There are some sick, crazy, twisted, weirdoes out there. If you have your own MSN Space, click on ‘Settings’ and then ‘Statistics’. I did that today (January 8th, 2006) and this came up:
Somehow, my very own MSN Space page came up in the search query for “gay new mexico site:spaces.msn.com”. I know the word “gay” is in my “Homophobia and racism” rant. The word “new”…. probably in most of my blogs. But I don’t remember typing “Mexico” in. I don’t know if I should be scared that this individual came to my MSN Space looking for something gay, new, and Mexican, or just the fact that he typed in “gay new mexico site.”
How about a test to see how many sickos will come to my MSN Space? “Hentai” should attract some crazy bastards. Let’s up the ante, shall we? “Milf”. “Beach bunny blonde”. “Bugger”. “Big ol’ swinging-tire boobies”. “Your neighbour’s horse galloping along the fence with the orange sunset at the edge of the horizon.” (Come to think of it, I may have gone too far with “Bugger.”) Here are some more results:
1/11/06: “smoking in boy’s washroom”
1/12/06: “grande Prairie gay” (found using http://search.blogger.com/)
1/15/06: “site:spaces.msn.com cassiopaea” (My guess is whoever typed this in was looking for either (A) something on astrology, or (B) people who had MSN Space pages that were making references or links to www.cassiopaea.org. Who knows, it could be government officials taking down names of people they think are “dissidents” or “enemies of society” that they have to “track and remove” in order to protect the public. Yeah, protect the public from having an opinion that’s different from the party line. That goes along the lines of restricting freedom of speech and choice. All hail those who watch us.)

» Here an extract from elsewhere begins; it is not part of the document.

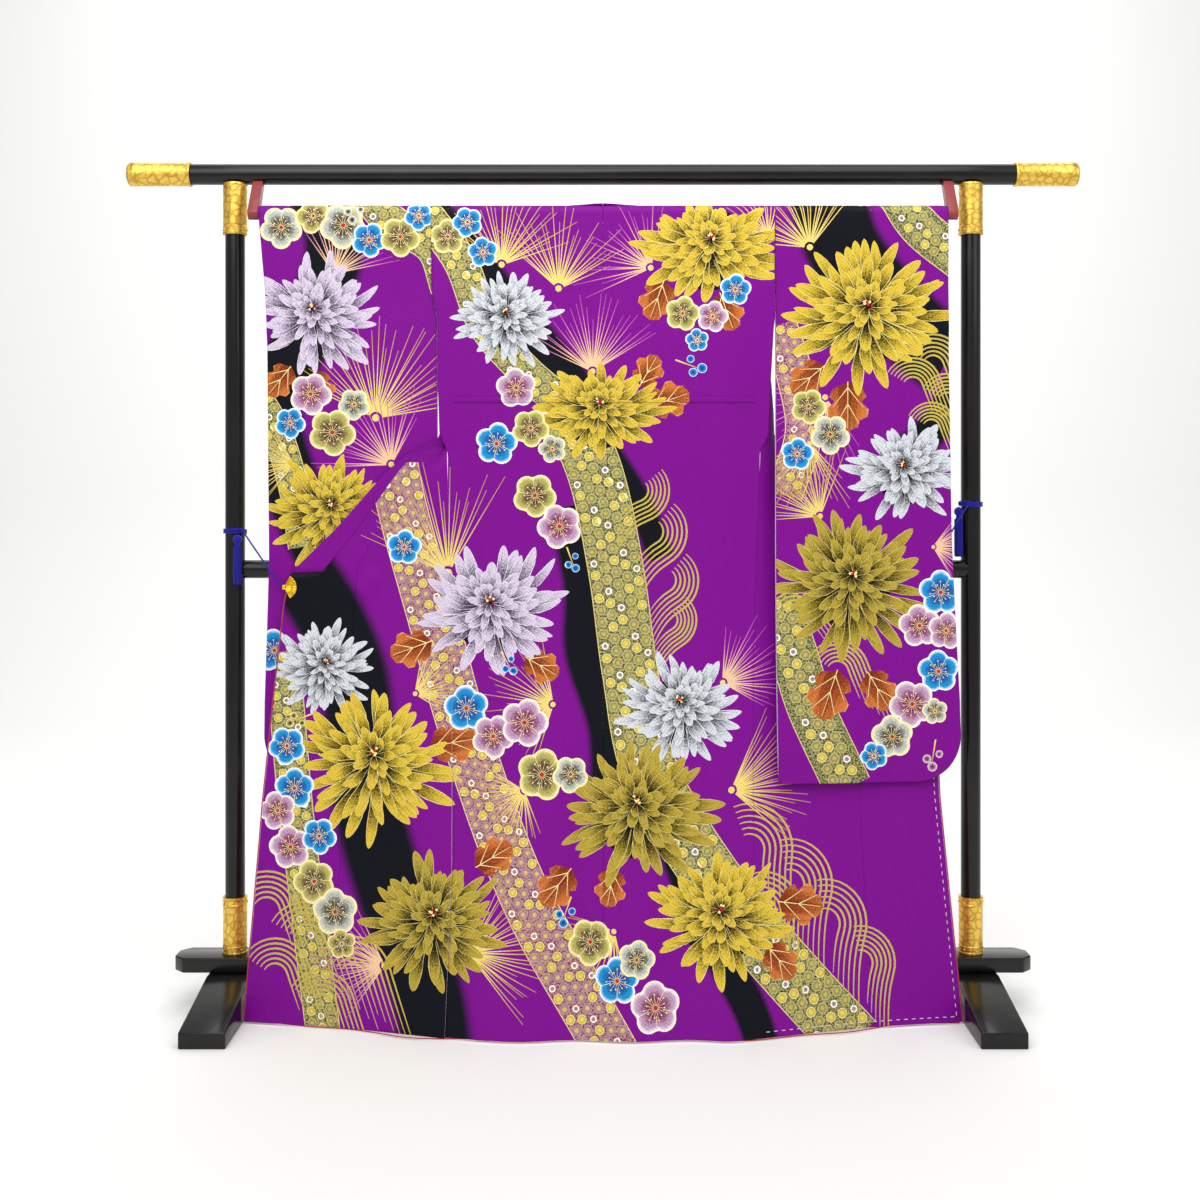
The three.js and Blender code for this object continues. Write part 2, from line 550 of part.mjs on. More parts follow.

1/16/06: “spanked by my parents” (found using Google blog search beta)
1/17/06: “pam anderson’s cleavage” (found using http://search.blogger.com/)

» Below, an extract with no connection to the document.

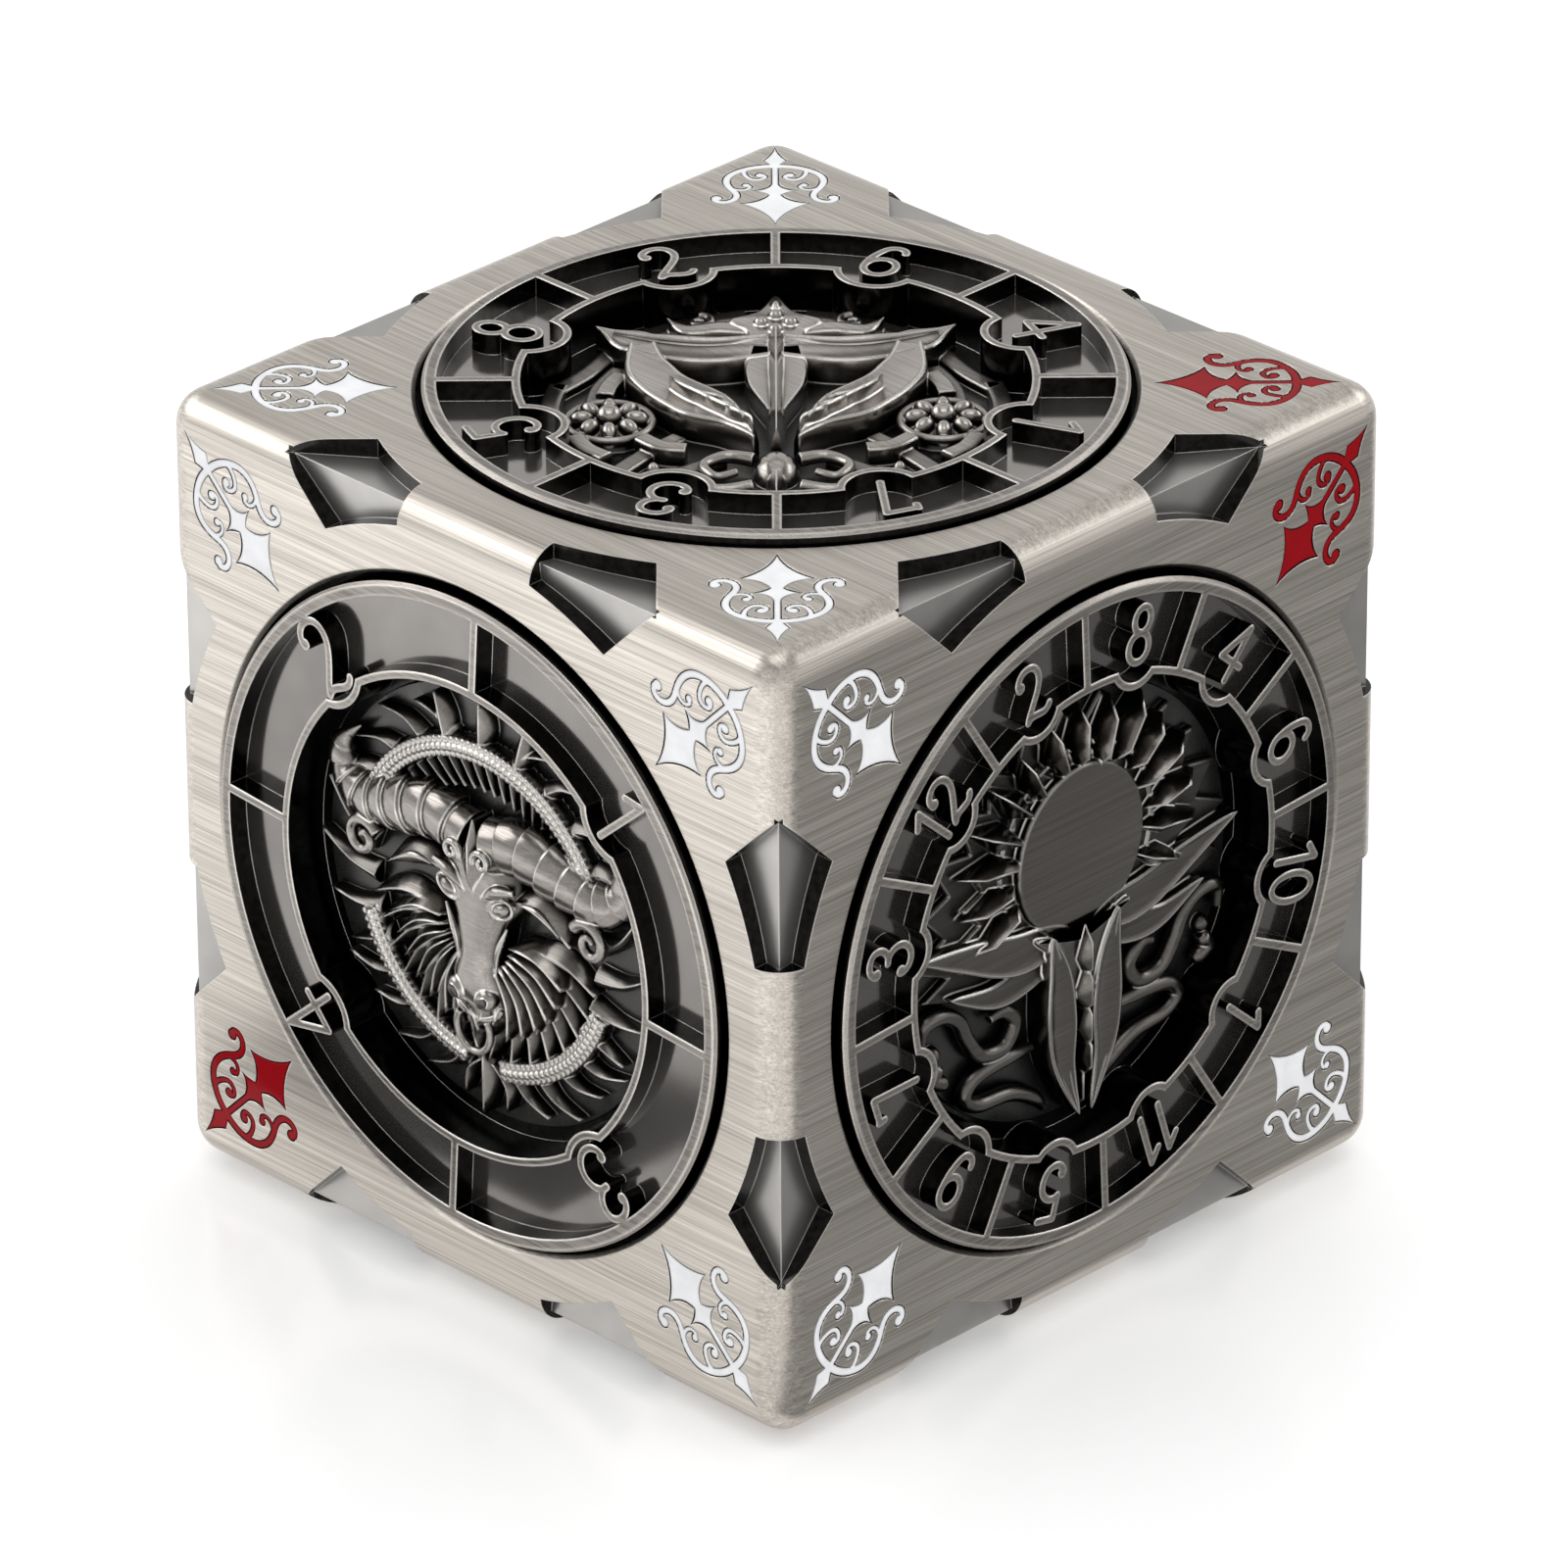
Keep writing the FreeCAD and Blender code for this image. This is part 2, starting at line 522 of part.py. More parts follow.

1/18/06: “bundy mark storage”, “pictures of maple syrup advertisments of 1940’s”
1/20/06: “butts boobs” (found using Google blog search beta)
1/26/06: “heavenly kevin warner site” (found using http://search.msn.com…who the hell is Kevin Warner?)

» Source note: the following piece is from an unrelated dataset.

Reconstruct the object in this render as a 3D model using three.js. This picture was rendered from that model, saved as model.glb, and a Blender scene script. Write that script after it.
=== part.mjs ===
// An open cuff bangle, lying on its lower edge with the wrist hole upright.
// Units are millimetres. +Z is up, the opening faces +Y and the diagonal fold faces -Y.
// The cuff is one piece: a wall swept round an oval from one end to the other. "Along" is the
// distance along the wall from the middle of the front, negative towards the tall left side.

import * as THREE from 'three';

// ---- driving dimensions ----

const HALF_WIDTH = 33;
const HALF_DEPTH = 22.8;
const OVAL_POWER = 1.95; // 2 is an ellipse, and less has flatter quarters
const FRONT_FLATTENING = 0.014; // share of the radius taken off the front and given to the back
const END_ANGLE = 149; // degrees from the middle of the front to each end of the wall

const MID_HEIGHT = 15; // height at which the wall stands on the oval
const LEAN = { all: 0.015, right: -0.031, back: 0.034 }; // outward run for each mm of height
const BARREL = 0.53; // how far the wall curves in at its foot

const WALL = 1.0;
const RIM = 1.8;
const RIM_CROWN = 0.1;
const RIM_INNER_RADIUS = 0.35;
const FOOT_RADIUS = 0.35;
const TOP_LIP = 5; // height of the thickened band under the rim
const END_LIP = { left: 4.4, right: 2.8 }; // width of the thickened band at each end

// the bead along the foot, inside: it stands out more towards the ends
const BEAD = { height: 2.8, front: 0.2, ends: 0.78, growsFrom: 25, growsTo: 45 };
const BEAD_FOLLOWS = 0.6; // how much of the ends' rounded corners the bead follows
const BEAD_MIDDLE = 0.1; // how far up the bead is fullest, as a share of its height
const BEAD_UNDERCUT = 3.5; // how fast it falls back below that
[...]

1/29.06: “and women beer and women” (found using MSN Spaces search)

I’m no longer a member of Gold’s Gym. The owner of this particular gym in North Vancouver decided to change the name of the place. Apparently, there were people who were interested in getting memberships at Gold’s, but were afraid to go because of the ‘reputation’ that Gold’s has for ‘attracting the wrong crowd’. You know the crowd I’m referring to: ‘Roid freaks and crankers…yes, the giant, beefy steroid maniacs. It’s true that I see gigantic men in there lifting large amounts of weight. It’s true that their size can be somewhat intimidating to the rest of us common folk. But how do you know they’re taking steroids? Just by looking at them? Well, if we’re going to go down the “assumption by visualization” road, then I can assume that all fat people are lazy (even though I see some of those fat people in the gym). Pretty big generalization, isn’t it? I’m sure there are a lot of fat people out there who will tell me that they’ve tried every diet and every exercise program out there, but since I have my assumption cap on, you’re lazy. The fact of the matter is that Gold’s Gym attracts a lot of people; particularly those who like to lift weights. You can’t tell me that changing the name is somehow going to scare away all these upright-walking gorillas. That’s like saying if you changed Iraq’s name to something less middle Eastern-sounding, the terrorists who frequent that country will eventually find somewhere else to go. What I’m trying to get at is that the people who were afraid of going to Gold’s merely believed the stories and rumours that they had heard when they shouldn’t have been. There IS a Ladies Only section, use it! Bottom line: don’t believe what you hear, check it out for yourself. 2nd bottom line: STOP SPREADING RUMOURS!